_Source material_.
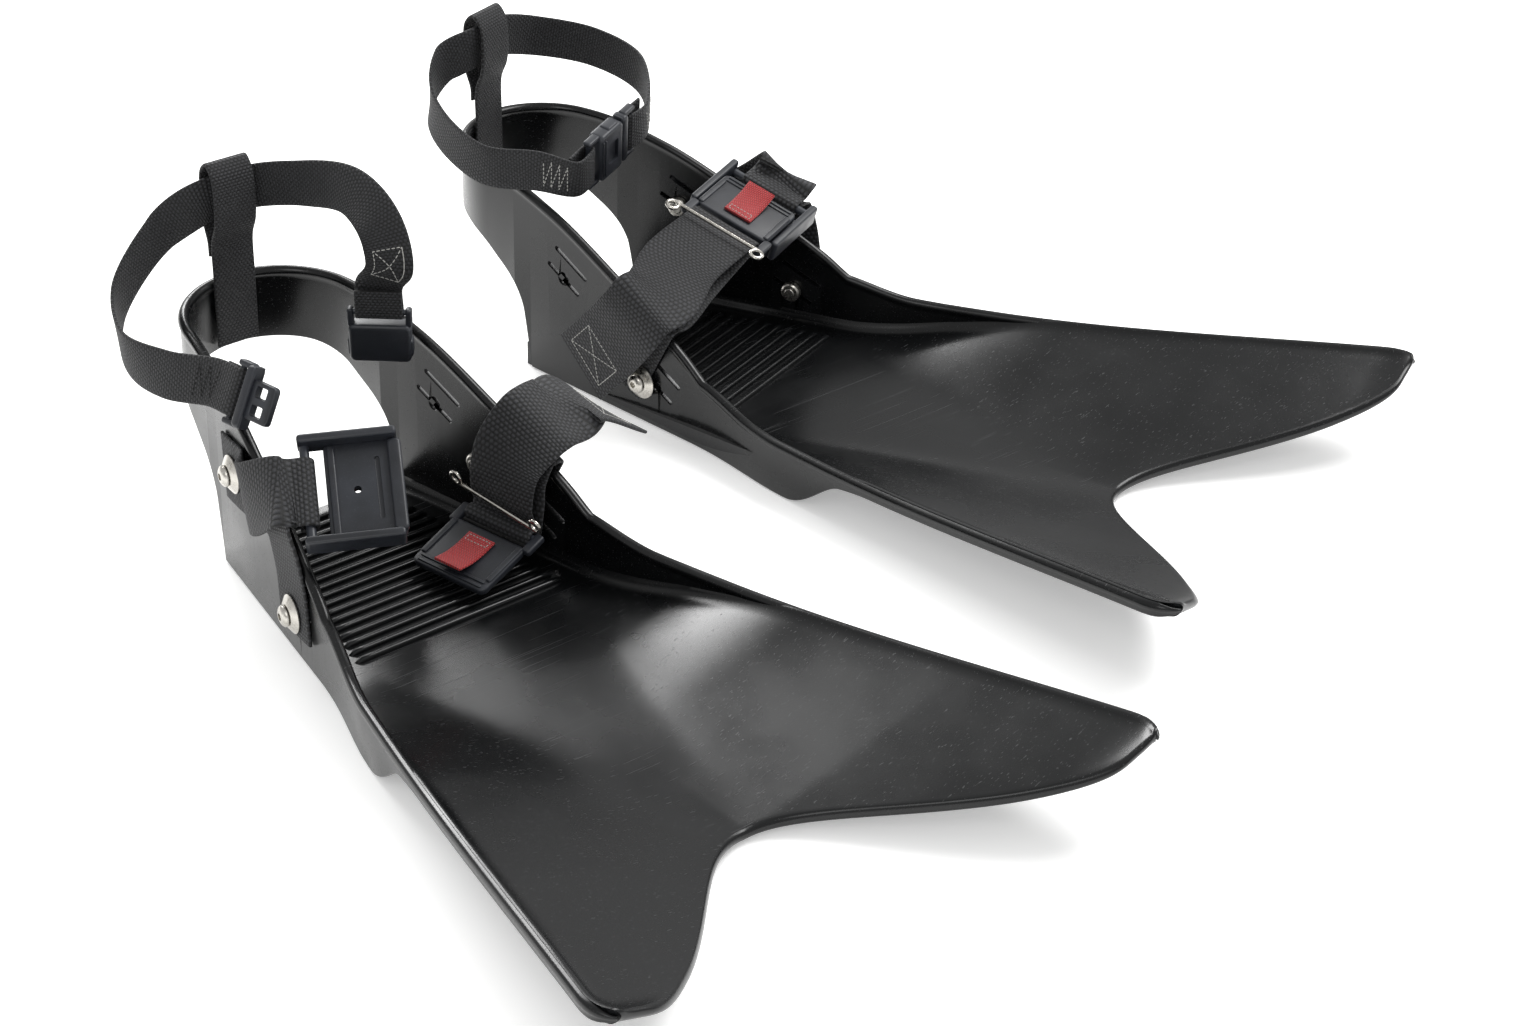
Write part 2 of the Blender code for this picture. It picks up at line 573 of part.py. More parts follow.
def wide_strap(fin, plate, to_bar, from_bar):
    """The instep webbing: bolted outside the inner wall, over the rim, round the release plate's bar and back."""
    y, z = np.mean(INNER_BOLTS, axis=0)
    at_rim = [wall_station(-1, y, z, up, off) for up, off in (
        (-13, ON_WALL), (0, ON_WALL), (18, ON_WALL), (35, ON_WALL), (42.5, WALL + 0.5), (44.5, WALL / 2 - 1), (43, -4))]
    bar = around_bar(plate @ HALF_TURN, 0.0, lead=4.0, first=-1, radius=WRAP - 0.3, across=-1)
    free = [wall_station(-1, y, z, *rest) if len(rest) < 4 else station(rest[:3], rest[3]) for rest in from_bar]
    obj = webbing(fin, "wide_strap", [*at_rim, *to_bar, *bar, *free], STRAP_WEB)
    punch(fin, obj, "bolt_holes", -1, INNER_BOLTS)


def riser(fin):
    """The heel riser: flat webbing inside the heel band, with a loop at the top that the ankle strap runs through."""
    front = HEEL_Y + 3.4
    points = ((0, 82), (0, 122), (0.4, 142), (4.5, 153), (5.5, 168), (3.5, 181), (-1.5, 186), (-6.5, 181), (-7.5, 168),
              (-7.0, 153), (-3.4, 142), (-3.0, 134))
    webbing(fin, "heel_riser", [station((0, front + y, z), (1, 0, 0)) for y, z in points], NARROW_WEB)


def ankle_strap(fin, socket, middle, tongue, tongue_first=1, tongue_across=1):
    """Narrow webbing from the buckle's socket, through the riser's loop, to the buckle's tongue."""
    loop = [station((x, HEEL_Y + y, z), (0, 0, 1)) for x, y, z in ((-14, 3.6, 168), (0, 2.4, 167), (14, 1.0, 166))]
    start = around_bar(socket, BUCKLE_BAR, lead=14.0, first=-1, radius=BUCKLE_WRAP)
    end = around_bar(tongue, BUCKLE_BAR, lead=14.0, first=tongue_first, radius=BUCKLE_WRAP, across=tongue_across)
    before, after = middle
    webbing(fin, "ankle_strap", [*start, *before, *loop, *after, *end], NARROW_WEB - 1.0)


def common_parts(fin):
    shell(fin)
    for name, hole in zip(("rear", "front"), KEYHOLES):
        fastener(fin, f"outer_{name}", 1, *hole)
    for name, hole in zip(("rear", "front"), INNER_BOLTS):
        fastener(fin, f"inner_{name}", -1, *hole)
    riser(fin)


def tab_on(fin, plate):
    """The red pull tab, sewn along its rear edge to the release plate's top, with its free end curled up."""
    hinge = plate @ Matrix.Translation((0, -14.0, RELEASE_THICK / 2 + 1.1))
    red_tab(fin, hinge, [(hinge @ Vector((0, y, z)), hinge.to_3x3() @ Vector((1, 0, 0)))
                         for y, z in ((0, 0.0), (-10, 0.2), (-18, 1.6), (-26, 4.6))])


def open_straps(fin):
    """The right fin: the clasp and the ankle buckle are undone and their straps lie where they fell."""
    outer = frame((62, -40, 86), (0.41, 0.735, -0.538), (-0.78, 0.645, -0.04))
    receptacle(fin, outer)
    sling(fin, outer)
    plate = frame((-49, -36, 30), (-0.2, 0.97, 0.0), (-0.93, -0.15, 0.30))
    release_plate(fin, plate)
    wire_bar(fin, frame((-46.2, -36.6, 43), (-0.15, 0.98, -0.1), (0.3, 0, 1)), STRAP_WEB / 2 + 7.0)
    tab_on(fin, plate)
    level = (-0.15, 0.98, -0.1)
    wide_strap(fin, plate, [station((-60, -39, 58), (-0.12, 0.95, -0.3)), station((-57, -37, 42), level)], [
        (-50, -37, 46, level), (-55, -38, 66, (-0.12, 0.95, -0.3)), (52, -3), (55.5, 6), (54, 20),
        (-100, -42, 84, (0.0, 0.97, -0.2)), (-130, -40, 62, (0.0, 0.99, 0.1))])
    socket = frame((-36, -121, 110), (-0.76, 0.65, 0.0), (0.0, -0.1, -1.0))
    tongue = frame((60, -90, 116), (-0.45, -0.1, 0.85), (-0.15, 0.98, 0.1))
    female_buckle(fin, socket)
    male_buckle(fin, tongue)
    ankle_strap(fin, socket, (
        [station((-37, -112, 150), (-0.76, 0.65, 0.0)), station((-37, -119, 170), (-0.7, 0.5, 0.45)),
         station((-36, -142, 181), (-0.5, 0.1, 0.85)), station((-28, -180, 174), (-0.1, 0.1, 1))],
        [station((36, -214, 150), (0.1, 0.1, 1)), station((66, -206, 124), (0.2, 0.1, 0.97)),
         station((79, -180, 111), (0.1, 0.1, 0.97)), station((76, -146, 111), (-0.3, -0.1, 0.9))]),
        tongue, tongue_first=-1)


def closed_straps(fin):
    """The left fin: the release plate sits in the receptacle and the ankle buckle is done up."""
    outer = frame((61, -45, 90), (0.05, 0.95, -0.30), (-0.99, 0.05, -0.12))
    receptacle(fin, outer)
    sling(fin, outer)
    plate = outer @ Matrix.Translation((0, RELEASE_BAR, RELEASE_LIFT + RELEASE_THICK / 2))
    release_plate(fin, plate)
    wire_bar(fin, plate @ Matrix.Translation((0, 12.0, 9.2)), STRAP_WEB / 2 + 7.0)
    tab_on(fin, plate)
    level = plate.to_3x3() @ Vector((1, 0, 0))
    turning = (-0.06, 0.92, -0.38)
    wide_strap(fin, plate, [station((-40, -42, 77), turning), station(plate @ Vector((0, 16, -5.5)), level)], [
        (*(plate @ Vector((0, 16, 4.5))), level), (-40, -42, 87, turning),
        (51, 0), (49, 12), (38, 17), (14, 17, -5), (-18, 17, -14)])
    socket = frame((-20, -110, 128), (-0.2, 0.15, 0.97), (0.97, 0.02, 0.2))
    tongue = socket @ Matrix.Translation((0, 16.5, 0)) @ HALF_TURN
    female_buckle(fin, socket)
    male_buckle(fin, tongue)
    ankle_strap(fin, socket, (
        [station((-56, -128, 126), (0, 0, 1)), station((-66, -160, 126), (0, 0, 1)),
         station((-52, -204, 142), (0, 0.1, 1)), station((-30, -212, 160), (0, 0, 1))],
        [station((38, -196, 160), (0, 0, 1)), station((54, -165, 155), (0, 0, 1)),
         station((50, -130, 148), (0, 0, 1))]),
        tongue, tongue_across=-1)


def build():
    clear_scene()
    materials = make_materials()
    for name, place, yaw, mirrored, straps in (
        ("right", (0.0, 0.0), 0.0, False, open_straps),
        ("left", LEFT_PLACE, LEFT_YAW, True, closed_straps),
    ):
        fin = Fin(name, place, yaw, mirrored, materials)
        common_parts(fin)
        straps(fin)


build()
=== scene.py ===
# %% [markdown]
# # A pair of swim fins, finished
# The fins are black moulded rubber with nylon webbing straps, acetal clasps and stainless bolts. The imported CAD
# model gives every place and size. Here each of its plain solids gets a fine surface: a formula on a grid of two
# parameters, worked out with numpy as whole arrays.

import math

import bpy
import numpy as np
from mathutils import Matrix


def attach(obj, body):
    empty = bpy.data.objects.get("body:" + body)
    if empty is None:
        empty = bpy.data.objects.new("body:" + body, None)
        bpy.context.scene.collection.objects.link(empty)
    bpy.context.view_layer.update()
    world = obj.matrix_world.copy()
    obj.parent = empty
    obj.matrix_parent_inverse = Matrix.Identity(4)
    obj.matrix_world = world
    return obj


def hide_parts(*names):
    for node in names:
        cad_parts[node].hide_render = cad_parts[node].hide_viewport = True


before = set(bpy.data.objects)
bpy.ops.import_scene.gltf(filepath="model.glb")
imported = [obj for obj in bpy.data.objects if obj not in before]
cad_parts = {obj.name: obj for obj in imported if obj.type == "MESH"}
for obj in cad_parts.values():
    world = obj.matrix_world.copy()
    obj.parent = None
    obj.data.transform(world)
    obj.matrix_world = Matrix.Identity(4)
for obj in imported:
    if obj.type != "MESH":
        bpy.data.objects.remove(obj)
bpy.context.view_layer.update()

# %% [markdown]
# ## Sizes
# All sizes are in millimetres in a fin's own frame: +Y from heel to blade, z = 0 at the floor and y = 0 at the
# foot plate's front edge. Both fins share one design. The left one is its mirror image, turned 18 degrees.

# %% sizes of a fin
TIP_Y, NOTCH_Y, HEEL_Y, PLATE_BACK_Y = 322.0, 218.0, -206.0, -138.0
PLATE_TOP, BLADE_THICK, WALL, RIM_LIP = 8.0, 6.0, 4.0, 1.5
POCKET_HALF, POCKET_TAPER = 77.5, 0.187
BLADE_HALF, BLADE_FLARE, TIP_HEIGHT, TIP_ROUND = 161.0, 0.248, 52.0, 20.0
RIB_COUNT, RIB_PITCH, RIB_WIDE, RIB_HIGH, RIB_MARGIN = 18, 7.4, 3.4, 2.4, 12.0
KEYHOLES = ((-106.0, 67.0), (-34.0, 26.0))
INNER_BOLTS = ((-75.0, 44.0), (-43.0, 27.0))
RIM_SLOPE = math.radians(27.5)
SLOT_LONG, SLOT_WIDE, SLOT_OFFSET = 28.0, 3.0, 13.0
WEB_THICK, GAP, BAR_R = 1.8, 0.35, 2.4
SLING_WIDE, STRAP_WIDE, ANKLE_WIDE, RISER_WIDE = 37.0, 44.0, 24.5, 25.0
CHANNEL_HALF, CHANNEL_LEAST, WINGS_RISE = 62.0, 3.0, 130.0
ON_WALL = WALL + GAP + WEB_THICK / 2
WRAP = BAR_R + GAP + WEB_THICK / 2
LEFT_PLACE, LEFT_YAW = (-291.0, -99.0), math.radians(18.0)
print(f"blade {2 * BLADE_HALF:.0f} mm wide, fin {TIP_Y - HEEL_Y + WALL:.0f} mm long")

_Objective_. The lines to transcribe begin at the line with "(0.97, 0.02, 0.2))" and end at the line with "before = set(bpy.data.objects)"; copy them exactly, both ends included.

_Solution to this exercise_.
    socket = frame((-20, -110, 128), (-0.2, 0.15, 0.97), (0.97, 0.02, 0.2))
    tongue = socket @ Matrix.Translation((0, 16.5, 0)) @ HALF_TURN
    female_buckle(fin, socket)
    male_buckle(fin, tongue)
    ankle_strap(fin, socket, (
        [station((-56, -128, 126), (0, 0, 1)), station((-66, -160, 126), (0, 0, 1)),
         station((-52, -204, 142), (0, 0.1, 1)), station((-30, -212, 160), (0, 0, 1))],
        [station((38, -196, 160), (0, 0, 1)), station((54, -165, 155), (0, 0, 1)),
         station((50, -130, 148), (0, 0, 1))]),
        tongue, tongue_across=-1)


def build():
    clear_scene()
    materials = make_materials()
    for name, place, yaw, mirrored, straps in (
        ("right", (0.0, 0.0), 0.0, False, open_straps),
        ("left", LEFT_PLACE, LEFT_YAW, True, closed_straps),
    ):
        fin = Fin(name, place, yaw, mirrored, materials)
        common_parts(fin)
        straps(fin)


build()
=== scene.py ===
# %% [markdown]
# # A pair of swim fins, finished
# The fins are black moulded rubber with nylon webbing straps, acetal clasps and stainless bolts. The imported CAD
# model gives every place and size. Here each of its plain solids gets a fine surface: a formula on a grid of two
# parameters, worked out with numpy as whole arrays.

import math

import bpy
import numpy as np
from mathutils import Matrix


def attach(obj, body):
    empty = bpy.data.objects.get("body:" + body)
    if empty is None:
        empty = bpy.data.objects.new("body:" + body, None)
        bpy.context.scene.collection.objects.link(empty)
    bpy.context.view_layer.update()
    world = obj.matrix_world.copy()
    obj.parent = empty
    obj.matrix_parent_inverse = Matrix.Identity(4)
    obj.matrix_world = world
    return obj


def hide_parts(*names):
    for node in names:
        cad_parts[node].hide_render = cad_parts[node].hide_viewport = True


before = set(bpy.data.objects)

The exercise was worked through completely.